After a few moments of deliberation about how to proceed, I decide to kill it. I would man up and face this demon. I didn’t know what to kill it with since there’s no fly swatter in the world that would be strong enough to crush those thick, furry, disgusting wings—plus we don’t have one—so I grabbed the broom with the dustpan attached and planned my attack. I crept back down the stairs to the moth- bat still perched on the wall and took a deep breath, mustering all of the courage I had. I knew I had just one chance. One chance alone. I held that breath I’d just taken and lunged. If you saw me play softball last week, you may know that this story isn’t taking a good turn. I was the one where people kept saying to me, “Nice effort. That wasn’t so bad” when in reality, I struck out, so yeah it actually was so bad.  

As for the attempt to destroy my sickening predator, it all happened in slow motion. I guess I missed because suddenly, a hairy monster came flying angrily toward me. I couldn’t see where it went. I screamed bloody murder, shaking my hair up and down, sure it had nestled itself in those long locks that were very unruly from being previously in bed. Instead, it was actually flying crazily all around me, all around everything, unpredictable, dangerous. At least it didn’t get it my hair, holy heavens. I ran into my room and stuffed some pants in the small space under the door, my poor little heart pounding at full speed when it should have been peacefully beating, already in dream land. Then I waited…until tomorrow morning.

In the morning I had to watch every step, not a clue where the moth-bat had gone. It was the worst and most terrifying morning in the world. A fly buzzed in my face and I almost had a heart attack, thinking it was him, Barf-wings the Moth-bat. Although I could feel sickening fluttering and wings around me all day, I didn’t have a run in with him again until I came home from work and there he was, lying on my sofa, acting like he owed the place.

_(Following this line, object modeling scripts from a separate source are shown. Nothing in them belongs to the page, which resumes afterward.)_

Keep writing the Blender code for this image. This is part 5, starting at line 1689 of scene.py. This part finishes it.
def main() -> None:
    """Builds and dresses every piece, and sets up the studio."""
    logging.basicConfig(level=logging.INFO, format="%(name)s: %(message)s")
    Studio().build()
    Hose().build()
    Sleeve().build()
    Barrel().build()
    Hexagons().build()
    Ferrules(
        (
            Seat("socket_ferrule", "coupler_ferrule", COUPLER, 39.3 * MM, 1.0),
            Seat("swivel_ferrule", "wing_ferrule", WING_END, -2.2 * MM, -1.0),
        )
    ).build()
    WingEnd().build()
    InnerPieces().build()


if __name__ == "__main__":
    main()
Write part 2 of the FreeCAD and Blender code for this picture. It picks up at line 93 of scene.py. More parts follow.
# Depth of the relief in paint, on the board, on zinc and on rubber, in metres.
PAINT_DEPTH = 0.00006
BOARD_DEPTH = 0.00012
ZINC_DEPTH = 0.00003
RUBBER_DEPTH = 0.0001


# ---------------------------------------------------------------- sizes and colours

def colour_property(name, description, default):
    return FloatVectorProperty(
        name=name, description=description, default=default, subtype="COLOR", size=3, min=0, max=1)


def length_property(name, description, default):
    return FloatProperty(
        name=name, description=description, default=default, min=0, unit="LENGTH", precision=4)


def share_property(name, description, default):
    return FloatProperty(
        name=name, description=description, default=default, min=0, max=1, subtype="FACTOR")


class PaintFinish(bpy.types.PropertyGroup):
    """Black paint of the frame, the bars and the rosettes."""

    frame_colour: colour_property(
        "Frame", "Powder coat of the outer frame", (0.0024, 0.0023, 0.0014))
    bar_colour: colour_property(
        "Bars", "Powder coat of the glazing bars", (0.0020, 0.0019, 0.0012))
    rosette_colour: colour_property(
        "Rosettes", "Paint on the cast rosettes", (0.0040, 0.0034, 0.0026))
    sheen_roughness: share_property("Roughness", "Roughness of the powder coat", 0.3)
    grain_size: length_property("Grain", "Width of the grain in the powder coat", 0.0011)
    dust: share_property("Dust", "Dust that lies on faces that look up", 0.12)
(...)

Fortunately, my friend was there and said he was dead. I couldn’t bring myself to go near the thing, so she took a napkin to crunch the thing and it was alive! It got angry and wanted to fly away so she threw it in the toilet where it started trying to fly around and around. As you can imagine, I was so scared I could have peed right there, but I couldn’t because Barf-wings was in my toiled!! Jessie had enough bravery to flush it down while I quivered in the corner of the bathroom, ready to die if moth-bat didn’t kill me first. And so it happened. He was washed down the toilet and my life began anew. Welcome, Lora, to a moth-bat-free life full of sunshine and peace.

I just hope he didn’t lay any moth-bat baby eggs anywhere.